Not a single Hall of Fame starter or reliever (min. 1,000 innings) was elected with a career ERA as high as Porcello’s, or even remotely close. The worst mark by any Hall of Fame pitcher with quadruple-digit innings belongs to Jack Morris, who posted a 3.90 over 18 seasons.
Porcello was never an All-Star, either. There are 28 MLB starters in the Hall of Fame with a minimum of 300 career games who can say the same, according to Stathead. None, however, pitched after 1938. (The inaugural All-Star Game was in 1933.)
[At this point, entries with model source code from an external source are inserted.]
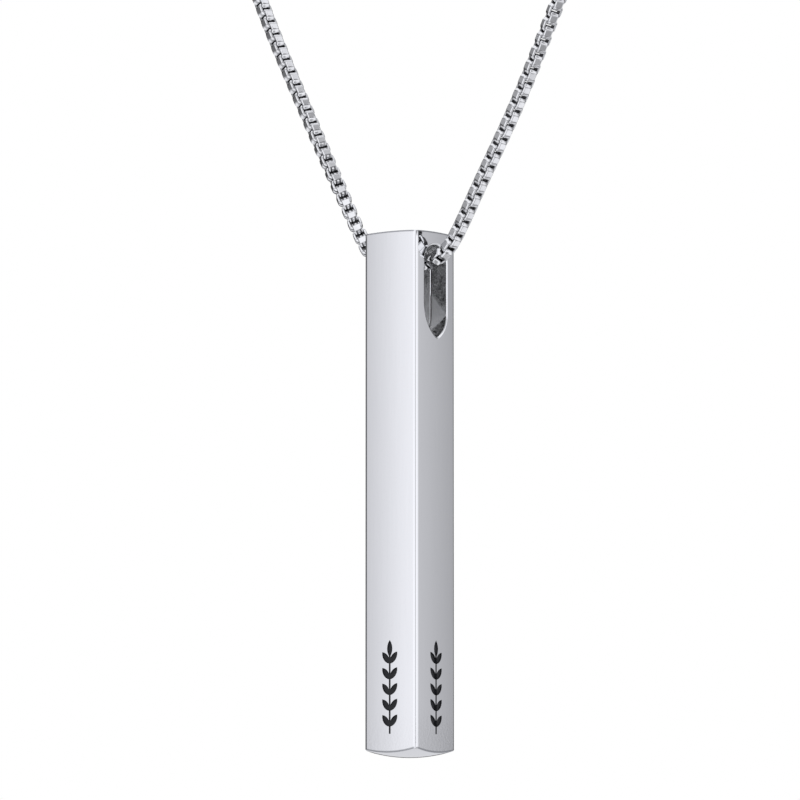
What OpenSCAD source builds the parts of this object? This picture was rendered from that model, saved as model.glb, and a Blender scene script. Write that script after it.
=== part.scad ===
// Bar necklace: a square bar pendant hung through its slot on a fine box chain.
// +Z is up, the front of the bar faces -Y, and the origin lies at the nape of the neck,
// on the inner side of the clasp. Lengths are millimetres.

/* [Bar] */
// Width of each of the four sides of the bar
bar_w = 5; // [4.7:0.1:5.2]
// Height of the bar over both domed ends
bar_h = 40; // [30:1:50]
// Radius of the bar's four long edges
edge_r = 0.3; // [0.1:0.05:0.5]
// Rise of the domed top over its corners
top_rise = 0.15; // [0.1:0.05:0.6]
// Drop of the domed bottom below its corners
bottom_drop = 0.6; // [0.2:0.05:0.8]

/* [Slot] */
// Width of the slot that the chain runs through
slot_w = 2.8; // [2.6:0.1:3.2]
// Height of the slot from its round upper end to its pointed lower end
slot_h = 7.1; // [6:0.1:9]
// Height over which the slot's front side curves in towards the point
front_curve_h = 2.6; // [2.2:0.1:2.8]
// Height over which the slot's back side curves in towards the point
back_curve_h = 1.9; // [1.6:0.1:2.2]
// Distance of the point behind the slot's middle
point_shift = 0.2; // [0:0.05:0.3]
// Metal left above the slot, measured from the top corners
slot_cover = 0.9; // [0.8:0.1:1.5]
// Bevel round both mouths of the slot
slot_bevel = 0.15; // [0.05:0.05:0.3]

/* [Engraving] */
// Height of the engraved leaf sprig
sprig_h = 7.1; // [5:0.1:9]
// Distance of the sprig from the bottom corners
sprig_lift = 1.1; // [0.8:0.1:3]
// Depth of the engraving
sprig_depth = 0.1; // [0.05:0.05:0.3]
// Pairs of leaves on the stem
leaf_pairs = 5; // [3:1:6]
// Length of a leaf
leaf_l = 1.15; // [0.8:0.05:1.3]
// Width of a leaf
leaf_w = 0.5; // [0.3:0.05:0.6]
// Angle of a leaf from the stem
leaf_angle = 38; // [25:1:50]
// Width of the stem
stem_w = 0.16; // [0.08:0.02:0.2]

/* [Chain] */
// Width of the box chain across its flats
chain_w = 1.1; // [0.9:0.05:1.1]
// Room between the lowest link and the ceiling of the slot
chain_sag = 0.9; // [0.6:0.05:0.95]

/* [Clasp] */
// Thickness of the clasp
clasp_t = 1.8; // [1.4:0.1:2.2]
// Radius of the round nose of the clasp
nose_r = 2.4; // [2:0.1:3]
// Radius of the end caps that hold the chain
cap_r = 0.85; // [0.8:0.05:1]
// Length of an end cap
cap_l = 3.6; // [3:0.1:4]

/* [Hidden] */
$fn = 72;

// Right half of the chain's centre line, from the slot up round the neck to the clasp.
// The first eight points lie near the front plane, where the two strands make a V.
HALF_ROUTE = [
    [0, -108, -120.1], [1.5, -108, -120], [2.8, -108, -119.6], [3.85, -107.98, -118.8],
    [4.8, -107.92, -117.4], [6.6, -107.8, -114.2], [10.15, -107.5, -107.8], [14.8, -107.4, -98.6],
    [20.4, -106.4, -86.8], [26.8, -102.2, -73.8], [34, -94, -61], [41.2, -82.8, -49],
    [47.4, -69.6, -37.4], [51.6, -55, -26.6], [52.8, -39.8, -16.8], [50, -25.4, -9],
    [42.2, -12.8, -3.8], [31, -4.4, -1.2], [20.4, -0.4, -0.2], [11.1, 0.9, 0]];
LOW = HALF_ROUTE[0];
CHAIN_END = HALF_ROUTE[len(HALF_ROUTE) - 1];

CHAIN_SIDES = 8;
STEPS = 4;
// The loop lies roughly in one slanted plane, and this is that plane's normal.
LOOP_NORMAL = [0, -0.707, 0.707];

// Height of the lowest leaves, as a share of the spacing between leaf pairs.
FIRST_LEAVES = 0.45;

END_GAP = 0.1;
MARGIN = 0.01;
BEYOND = 1;

half_w = bar_w / 2;
body_h = bar_h - top_rise - bottom_drop;
corner_reach = half_w * sqrt(2);
ceiling_z = LOW[2] + chain_w / 2 + chain_sag;
top_z = ceiling_z + slot_cover;
bottom_z = top_z - body_h;
slot_upper_z = ceiling_z - slot_w / 2;
slot_point_z = ceiling_z - slot_h;

function mirrored(p) = [-p[0], p[1], p[2]];
ROUTE = concat([for (i = [len(HALF_ROUTE) - 1 : -1 : 1]) mirrored(HALF_ROUTE[i])], HALF_ROUTE);
LAST = len(ROUTE) - 1;

// A route point, or the one that a straight run past either end would have.
function route_point(i) =
    i < 0 ? 2 * ROUTE[0] - ROUTE[1] :
    i > LAST ? 2 * ROUTE[LAST] - ROUTE[LAST - 1] :
    ROUTE[i];

// Smooth curve through the route points: t runs from 0 to 1 between points i and i + 1.
function curve(i, t) =
    let (a = route_point(i - 1), b = route_point(i), c = route_point(i + 1), d = route_point(i + 2))
    (2 * b + (c - a) * t + (2 * a - 5 * b + 4 * c - d) * t * t + (3 * b - a - 3 * c + d) * t * t * t) / 2;

PATH = concat([for (i = [0 : LAST - 1]) for (k = [0 : STEPS - 1]) curve(i, k / STEPS)], [ROUTE[LAST]]);
RINGS = len(PATH);

function unit(v) = v / norm(v);
function heading(i) = unit(PATH[min(i + 1, RINGS - 1)] - PATH[max(i - 1, 0)]);

// One ring of the chain's outer form, with its flats square to the loop's plane.
function ring(i, r) =
    let (ahead = heading(i), side = unit(cross(ahead, LOOP_NORMAL)), up = cross(side, ahead))
    [for (k = [0 : CHAIN_SIDES - 1])
        let (angle = (k + 0.5) * 360 / CHAIN_SIDES)
        PATH[i] + r * (cos(angle) * side + sin(angle) * up)];

module rounded_square(w, r) {
    square([w, w - 2 * r], center = true);
    square([w - 2 * r, w], center = true);
    for (x = [-1, 1], y = [-1, 1])
        translate([x * (w / 2 - r), y * (w / 2 - r)])
            circle(r);
}

// What a shallow dome leaves off a flat end: a disc with the dome's hollow in it.
// The rim of the hollow lies at z = 0 and its bottom at z = rise.
module dome_waste(rise) {
    dome_r = (corner_reach * corner_reach + rise * rise) / (2 * rise);
    difference() {
        cylinder(r = corner_reach + BEYOND, h = rise + BEYOND);
        translate([0, 0, rise - dome_r])
            sphere(dome_r);
    }
}

module domed_prism() {
    difference() {
        translate([0, 0, bottom_z - bottom_drop])
            linear_extrude(bar_h)
                rounded_square(bar_w, edge_r);
        translate([0, 0, top_z])
            dome_waste(top_rise);
        translate([0, 0, bottom_z])
            mirror([0, 0, 1])
                dome_waste(bottom_drop);
    }
}

// All that lies on the inner side of the slot's front side. That side is upright above and curves
// in below, over a height and a width, as far as the slot's point.
module slot_side(curve_h, curve_w, depth, bevel) {
    inner = slot_w / 2;
    curve_r = (curve_h * curve_h + curve_w * curve_w) / (2 * curve_w);
    translate([0, curve_r - inner, slot_point_z + curve_h])
        rotate([0, 90, 0])
            cylinder(r1 = curve_r, r2 = curve_r + bevel, h = depth);
    translate([0, 0, slot_point_z + curve_h])
        linear_extrude(slot_upper_z - slot_point_z - curve_h)
            polygon([[0, -inner], [depth, -inner - bevel], [depth, inner + bevel], [0, inner]]);
}

// The slot's form through a depth from x = 0, where it grows by a bevel.
module slot_slab(depth, bevel) {
    inner = slot_w / 2;
    translate([0, 0, slot_upper_z])
        rotate([0, 90, 0])
            cylinder(r1 = inner, r2 = inner + bevel, h = depth);
    intersection() {
        slot_side(front_curve_h, inner + point_shift, depth, bevel);
        mirror([0, 1, 0])
            slot_side(back_curve_h, inner - point_shift, depth, bevel);
    }
}

module slot() {
    length = bar_w + 2 * BEYOND;
    depth = slot_bevel + MARGIN;
    translate([-length / 2, 0, 0])
        slot_slab(length, 0);
    for (side = [0, 1])
        mirror([side, 0, 0])
            translate([half_w - slot_bevel, 0, 0])
                slot_slab(depth, depth);
}

// A pointed leaf between two arcs, standing on its stalk end.
module leaf(l, w) {
    arc_r = (l * l + w * w) / (4 * w);
    translate([0, l / 2])
        intersection() {
            translate([w / 2 - arc_r, 0])
                circle(arc_r);
            translate([arc_r - w / 2, 0])
                circle(arc_r);
        }
}

// Leaf sprig drawn upright, with the foot of its stem at the origin.
module sprig() {
    stem_h = sprig_h - leaf_l;
    pitch = stem_h / leaf_pairs;
    translate([-stem_w / 2, 0])
        square([stem_w, stem_h + MARGIN]);
    for (i = [0 : leaf_pairs - 1], side = [-1, 1])
        translate([0, (i + FIRST_LEAVES) * pitch])
            rotate(side * leaf_angle)
                leaf(leaf_l, leaf_w);
    translate([0, stem_h - stem_w])
        leaf(leaf_l + stem_w, leaf_w);
}

// The sprig as a cutter that faces -Y and reaches the engraving's depth behind y = 0.
module sprig_cutter() {
    translate([0, sprig_depth, bottom_z + sprig_lift])
        rotate([90, 0, 0])
            linear_extrude(sprig_depth + BEYOND)
                sprig();
}

module bar_pendant() {
    color("gainsboro")
        translate([LOW[0], LOW[1], 0])
            difference() {
                domed_prism();
                slot();
                translate([0, -half_w, 0])
                    sprig_cutter();
                translate([half_w, 0, 0])
                    rotate([0, 0, 90])
                        sprig_cutter();
            }
}

// Outer form of the box chain, one closed tube from one end cap to the other.
module chain() {
    r = chain_w / 2 / cos(180 / CHAIN_SIDES);
    color("silver")
        polyhedron(
            points = [for (i = [0 : RINGS - 1]) each ring(i, r)],
            faces = concat(
                [[for (k = [CHAIN_SIDES - 1 : -1 : 0]) k]],
                [for (i = [0 : RINGS - 2]) for (k = [0 : CHAIN_SIDES - 1])
                    let (a = i * CHAIN_SIDES, b = a + CHAIN_SIDES, n = (k + 1) % CHAIN_SIDES)
                    [a + k, a + n, b + n, b + k]],
                [[for (k = [0 : CHAIN_SIDES - 1]) (RINGS - 1) * CHAIN_SIDES + k]]));
}

// Flat outline between two round ends, with its long axis along X.
module tapered_outline(x1, r1, x2, r2) {
    lean = (r1 - r2) / (x2 - x1);
    run = sqrt(1 - lean * lean);
    translate([x1, 0])
        circle(r1);
    translate([x2, 0])
        circle(r2);
    polygon([
        [x1 + r1 * lean, r1 * run], [x2 + r2 * lean, r2 * run],
        [x2 + r2 * lean, -r2 * run], [x1 + r1 * lean, -r1 * run]]);
}

module plate(t) {
    rotate([90, 0, 0])
        linear_extrude(t, center = true)
            children();
}

module clasp() {
    nose_x = 1.2;
    neck_x = -3.2;
    neck_r = 1.3;
    window_x = -2.3;
    claw_w = 1;
    window_r = nose_r - claw_w;
    window_neck_r = 0.5;
    eye_x = -5.3;
    eye_r = 1.2;
    eye_hole_r = 0.5;
    loop_r = 1.7;
    loop_hole_r = 1.05;
    loop_t = 0.8;
    loop_overlap = 0.25;
    loop_x = nose_x + nose_r + loop_r - loop_overlap;
    cap_x = CHAIN_END[0] - END_GAP - cap_l;
    shank_l = 1.2;
    shank_r = 0.4;
    color("silver")
        translate([0, CHAIN_END[1], CHAIN_END[2]]) {
            plate(clasp_t)
                difference() {
                    tapered_outline(neck_x, neck_r, nose_x, nose_r);
                    tapered_outline(window_x, window_neck_r, nose_x, window_r);
                }
            plate(loop_t) {
                difference() {
                    translate([eye_x, 0])
                        circle(eye_r);
                    translate([eye_x, 0])
                        circle(eye_hole_r);
                }
                difference() {
                    translate([loop_x, 0])
                        circle(loop_r);
                    translate([loop_x, 0])
                        circle(loop_hole_r);
                }
            }
            for (side = [0, 1])
                mirror([side, 0, 0])
                    translate([cap_x, 0, 0])
                        rotate([0, 90, 0]) {
                            cylinder(r = cap_r, h = cap_l);
                            translate([0, 0, -shank_l])
                                cylinder(r = shank_r, h = shank_l + MARGIN);
                        }
        }
}

bar_pendant();
chain();
clasp();
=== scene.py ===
"""Looks of the bar necklace: a polished square bar on a box chain, with its clasp at the nape."""
import math

import bmesh
import bpy
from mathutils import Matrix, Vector


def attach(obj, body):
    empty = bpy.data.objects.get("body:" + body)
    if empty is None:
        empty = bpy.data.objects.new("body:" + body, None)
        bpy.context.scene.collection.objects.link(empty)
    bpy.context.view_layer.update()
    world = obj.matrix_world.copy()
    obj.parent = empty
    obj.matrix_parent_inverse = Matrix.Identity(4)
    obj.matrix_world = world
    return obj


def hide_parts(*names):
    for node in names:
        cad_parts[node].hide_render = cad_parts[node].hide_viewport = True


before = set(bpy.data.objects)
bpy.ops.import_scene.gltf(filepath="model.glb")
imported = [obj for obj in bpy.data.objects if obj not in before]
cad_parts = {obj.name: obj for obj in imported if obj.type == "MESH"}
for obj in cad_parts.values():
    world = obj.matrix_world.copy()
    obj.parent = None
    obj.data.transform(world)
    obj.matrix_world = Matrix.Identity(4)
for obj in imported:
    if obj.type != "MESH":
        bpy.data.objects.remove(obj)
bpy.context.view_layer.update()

MM = 0.001

# Sizes of the bar, in millimetres, as the construction has them
BAR_WIDTH = 5.0
BAR_HEIGHT = 40
EDGE_RADIUS = 0.3
TOP_RISE = 0.15
BOTTOM_DROP = 0.6
BODY_HEIGHT = BAR_HEIGHT - TOP_RISE - BOTTOM_DROP
HALF_WIDTH = BAR_WIDTH / 2
CORNER_REACH = HALF_WIDTH * math.sqrt(2)
# Polishing leaves each face leaning back a little at its edges
FACE_LEAN = math.radians(1.2)
HALF_FACE = (
    (HALF_WIDTH - EDGE_RADIUS * (math.cos(FACE_LEAN) - math.sin(FACE_LEAN)))
    / (1 + math.tan(FACE_LEAN / 2)))
CROWN_RADIUS = HALF_FACE / math.sin(FACE_LEAN)
END_BEVEL = 0.07

SLOT_WIDTH = 2.8
SLOT_HEIGHT = 7.1
SLOT_COVER = 0.9
# At its lower end the slot's front and back sides curve in to a point a little behind its middle
FRONT_CURVE_HEIGHT = 2.6
BACK_CURVE_HEIGHT = 1.9
POINT_SHIFT = 0.2
UPPER_ARC_STEPS = 16
CURVE_STEPS = 12
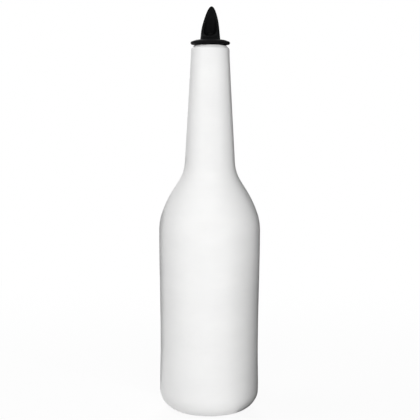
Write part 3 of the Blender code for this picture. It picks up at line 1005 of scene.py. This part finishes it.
# Camera, fitted to the photograph: a 420 pixel frame, 25 degrees high
CAMERA_PIXELS = 420
CAMERA_FOCAL_PIXELS = 946
CAMERA_SENSOR = 36.0
CAMERA_CLIP = (0.01, 100.0)
CAMERA_DISTANCE = 0.698
CAMERA_HEIGHT = 0.215
CAMERA_TILT = math.radians(5.39)
CAMERA_ROLL = math.radians(0.20)
CAMERA_PAN = math.radians(-0.018)

# Floor, just under the base: its own shade, and how white it looks near the bottle and far off
FLOOR_SIZE = 8.0
FLOOR_DROP = 0.0001
FLOOR_SHADE = 0.82
FLOOR_ROUGHNESS = 0.9
FLOOR_GLOW = 0.93
FLOOR_GLOW_FAR = 1.0
FLOOR_FADE = (0.15, 0.60)

# Lamps and black cards round the bottle
LAMP_AIM = Vector((0.0, 0.0, 0.13))
CARD_SHADE = 0.003
CARD_ROUGHNESS = 1.0
CARD_STEPS = 24
CARD_LIFT = 0.0001


def make_camera():
    lens = bpy.data.cameras.new("camera")
    lens.sensor_width = CAMERA_SENSOR
    lens.lens = CAMERA_SENSOR * CAMERA_FOCAL_PIXELS / CAMERA_PIXELS
    lens.clip_start, lens.clip_end = CAMERA_CLIP
    camera = new_object("camera", lens)
    camera.location = (0.0, -CAMERA_DISTANCE, CAMERA_HEIGHT)
    pan = Matrix.Rotation(CAMERA_PAN, 4, "Z")
    tilt = Matrix.Rotation(math.pi / 2 - CAMERA_TILT, 4, "X")
    roll = Matrix.Rotation(CAMERA_ROLL, 4, "Z")
    camera.rotation_euler = (pan @ tilt @ roll).to_euler()
    bpy.context.scene.camera = camera


def seen_directly(nodes):
    """1 for what the camera, gloss and clear plastic show, and 0 for light on the object."""
    path = nodes.add("ShaderNodeLightPath").outputs
    seen = nodes.math("MAXIMUM", path["Is Camera Ray"], path["Is Glossy Ray"])
    return nodes.math("MAXIMUM", seen, path["Is Transmission Ray"])


def matt(name, shade, roughness):
    """A grey without gloss, for what stands round the bottle."""
    material = bpy.data.materials.new(name)
    material.use_nodes = True
    shader = material.node_tree.nodes["Principled BSDF"]
    shader.inputs["Base Color"].default_value = (shade, shade, shade, 1.0)
    shader.inputs["Roughness"].default_value = roughness
    shader.inputs["Specular IOR Level"].default_value = 0.0
    return material


def make_floor():
    """A wide floor that keeps the bottle's soft shadow and runs out into white."""
    material = matt("pale_floor", FLOOR_SHADE, FLOOR_ROUGHNESS)
    made = material.node_tree.nodes
    nodes = Nodes(material.node_tree)
    place = nodes.add("ShaderNodeTexCoord").outputs["Object"]
    away = nodes.add("ShaderNodeMapRange", {
        "Value": nodes.vector("LENGTH", place).outputs["Value"],
        "From Min": FLOOR_FADE[0], "From Max": FLOOR_FADE[1],
        "To Min": FLOOR_GLOW, "To Max": FLOOR_GLOW_FAR}, interpolation_type="SMOOTHSTEP")
    glow = nodes.add("ShaderNodeEmission", {"Strength": 1.0})
    mixed = nodes.add("ShaderNodeMixShader", {
        0: nodes.math("MULTIPLY", seen_directly(nodes), away.outputs["Result"]),
        1: made["Principled BSDF"].outputs["BSDF"], 2: glow.outputs["Emission"]})
    nodes.tree.links.new(mixed.outputs["Shader"], made["Material Output"].inputs["Surface"])
    half = FLOOR_SIZE / 2
    corners = [(-half, -half, 0.0), (half, -half, 0.0), (half, half, 0.0), (-half, half, 0.0)]
    mesh = bpy.data.meshes.new("floor")
    mesh.from_pydata(corners, [], [(0, 1, 2, 3)])
    mesh.materials.append(material)
    floor = new_object("floor", mesh)
    floor.location.z = -FLOOR_DROP


def make_world():
    """White for the camera and the gloss. All the light on the bottle comes from the lamps."""
    world = bpy.data.worlds.new("studio")
    world.use_nodes = True
    bpy.context.scene.world = world
    nodes = Nodes(world.node_tree)
    backdrop = world.node_tree.nodes["Background"]
    backdrop.inputs["Color"].default_value = (1.0, 1.0, 1.0, 1.0)
    nodes.tree.links.new(seen_directly(nodes), backdrop.inputs["Strength"])


def softbox(name, azimuth, distance, height, size, power):
    """A lamp that looks at the bottle. Azimuth 0 is the camera's side and 90 the right.

    The gloss shows the white room instead of the lamps, as a plastic does under a light tent.
    """
    light = bpy.data.lights.new(name, "AREA")
    light.shape = "RECTANGLE"
    light.size, light.size_y = size
    light.energy = power
    lamp = new_object(name, light)
    turn = math.radians(azimuth)
    place = Vector((math.sin(turn) * distance, -math.cos(turn) * distance, height))
    lamp.location = place
    lamp.rotation_euler = (LAMP_AIM - place).to_track_quat("-Z", "Y").to_euler()
    lamp.visible_camera = lamp.visible_glossy = False


def black_sheet(name, azimuths, near, far):
    """A black sheet round part of the bottle, from one (radius, height) out or up to another.

    It throws no shadow and is never seen itself.
    """
    rows = []
    for step in range(CARD_STEPS + 1):
        turn = math.radians(azimuths[0] + (azimuths[1] - azimuths[0]) * step / CARD_STEPS)
        rows += [(r * math.sin(turn), -r * math.cos(turn), z) for r, z in (near, far)]
    faces = [(at, at + 1, at + 3, at + 2) for at in range(0, 2 * CARD_STEPS, 2)]
    mesh = bpy.data.meshes.new(name)
    mesh.from_pydata(rows, [], faces)
    mesh.materials.append(card_black)
    sheet = new_object(name, mesh)
    sheet.visible_camera = sheet.visible_transmission = sheet.visible_shadow = False
    return sheet


def upright_card(name, azimuths, distance, top):
    """A card that stands round part of the bottle. Only the gloss shows it."""
    card = black_sheet(name, azimuths, (distance, 0.0), (distance, top))
    card.visible_diffuse = False


def floor_card(name, azimuths, near, far):
    """A card on the floor. The gloss shows it, and no light comes up off the floor there."""
    black_sheet(name, azimuths, (near, CARD_LIFT), (far, CARD_LIFT))


make_camera()
make_floor()
make_world()

# Each lamp's azimuth in degrees, distance, height, its face's width and height, and watts
softbox("floor_front_softbox", 0, 1.0, 0.10, (1.00, 0.18), 2.4)
softbox("floor_right_softbox", 35, 1.0, 0.15, (0.40, 0.28), 0.9)
softbox("low_front_softbox", -1, 1.1, 0.20, (1.00, 0.40), 1.0)
softbox("high_front_softbox", 2, 1.1, 0.90, (0.80, 0.50), 9.0)
softbox("upper_left_softbox", -90, 0.5, 1.10, (0.50, 0.50), 3.7)
softbox("back_softbox", 180, 1.1, 0.45, (0.40, 0.80), 13.0)

# Each card's first and last azimuth, then its distance and top, or its near and far radius
card_black = matt("black_card", CARD_SHADE, CARD_ROUGHNESS)
upright_card("back_right_card", (120, 180), 0.32, 0.50)
upright_card("back_left_card", (180, 230), 0.32, 0.18)
upright_card("front_card", (-30, 30), 0.80, 0.60)
floor_card("floor_card", (45, 230), 0.024, 0.9)

bpy.context.scene.view_settings.view_transform = "Standard"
Every other first-time candidate has a higher career bWAR (Baseball Reference’s Wins Above Replacement) than Porcello’s 18.8. In fact, only one pitcher with at least 100 career MLB games was elected with a lower bWAR, and he only fits the criteria in a skewed, stringent way; Satchel Paige accumulated 10.2 bWAR over parts of six years in the majors between 1948-65 – his age 41-58 seasons – after he racked up 36.7 bWAR during his 16 years in the Negro Leagues from 1927-47.
Porcello joins returning Red Sox candidates Manny Ramirez, in his tenth and final chance, and Dustin Pedroia, who garnered 11.9% as a first-timer last year. Players get up to 10 years on the ballot, but must get at least five percent of the vote each year to remain eligible. None of the 12 newcomers are expected to gain election on their first ballot, which requires 75%.
Fellow first-time candidate Matt Kemp has a lesser-known, indirect tie to the Red Sox. When the Dodgers traded him to the Reds in December 2018, the three-player return included infield prospect Jeter Downs. Barely a year later, Los Angeles flipped Downs to Boston in the infamous Mookie Betts trade.
Hall of Fame voting results will be announced live on MLB Network on Jan. 20, 2026.